Even if you don’t make it all the way to Black Lake, there is some excellent hiking, less people, and actual wildlife to see other than squirrels and mosquitoes. You can hike all the way back to Bear Lake too, if that’s your thing.
Much like Bear Lake, this is a very popular destination. Just a few miles of moderately difficult, yet well-maintained trail. The attraction is an area that allows wading, a strip of rocky “beach” and a nice bluff of rocks where you can climb and catch some sun. Very crowded at times, this trail has the advantage of being challenging enough for kids and adults to feel like they are on a good, healthy hike, without being lost in the woods. Interesting rock formations, such as a natural keyhole, and a good vantage point which overlooks Estes Park are nice features too.
Ideal for groups of people with varying skill-levels of hiking and plenty of places to stop and rest. Gem Lake is the perfect place to get your boots off and soak your feet before returning to the car. It’s also not a bad place to take some pictures to make your friends jealous on social media without beating yourself up too bad.
The trailhead actually starts not far from the Stanley Hotel!
More challenging and less crowded than Gem Lake, Lawn Lake is at the end of a six mile hike to the base of the Mummy Mountain. The elevation gain is gradual, but I probably wouldn’t recommend it to anyone with altitude sickness issues. The trail is well-maintained, yet challenging at times. The Lawn Lake trailhead used to be more popular until decades ago when a dam burst and washed the area out entirely.
I hiked the trail in November. I brought snowshoes but didn’t need them due to lack of snow. Only in a few places was the trail very snowy or icy. Fun fact. I never actually made it to Lawn Lake, since I saw a freakin’ wolf about a half mile from the lake. I have seen my share of dogs, huskies, coyotes, and from 200 yards off, I could tell it was a wolf. Since it was getting dark and I was hiking solo, I decided to listen to my instincts and head back down the trail before nightfall. At this time of year, the trail had not been hiked for about a week about three miles in, so I was blissfully all on my own. Just off Fall River Road.

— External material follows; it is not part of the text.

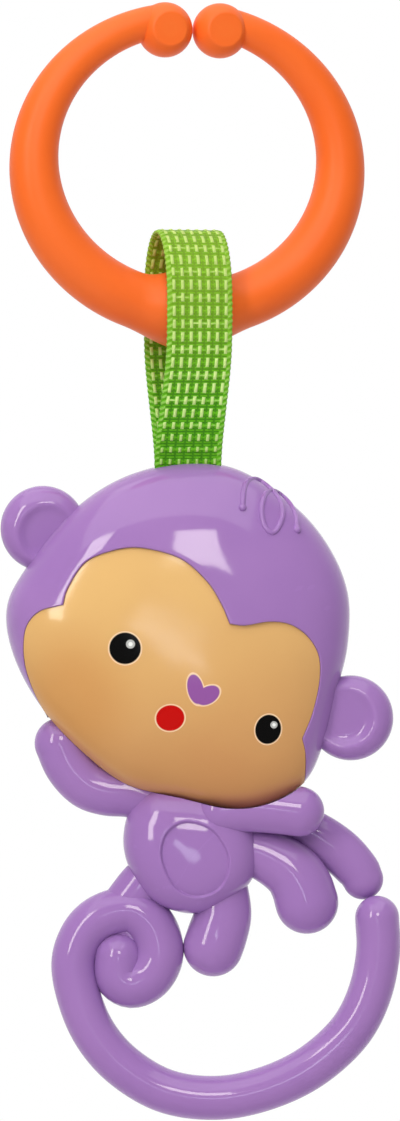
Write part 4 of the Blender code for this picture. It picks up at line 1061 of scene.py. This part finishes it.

Not very hidden. Everyone in Estes Park comes here to sled. It’s a decent enough hill. A little crowded for my tastes and nowhere near as good as the Walden sledding hill.
Trail Ridge Road
This is a beautiful place if your thing is tundra, craggy peaks, snowy alpine passes, and lots of elk. The wildlife here is diverse, from adorable pica, to chipmunks, to giant marmots. You might even see ptarmigans! Unfortunately if anyone sees elk, it can turn into a parking lot. A nice windy drive to the western side of RMNP which is often more wooded, but less crowded. Also a good way to explore Grand Lake, Granby, and even Winter Park beyond! The gift shop at the top of Trail Ridge Road is a lot of fun to visit too. But don’t forget Specimen Mountain and the headwaters of the Colorado River! Warning, the pass is very, very high and caution should be taken if you are not used to the altitude. Also, traffic can suck.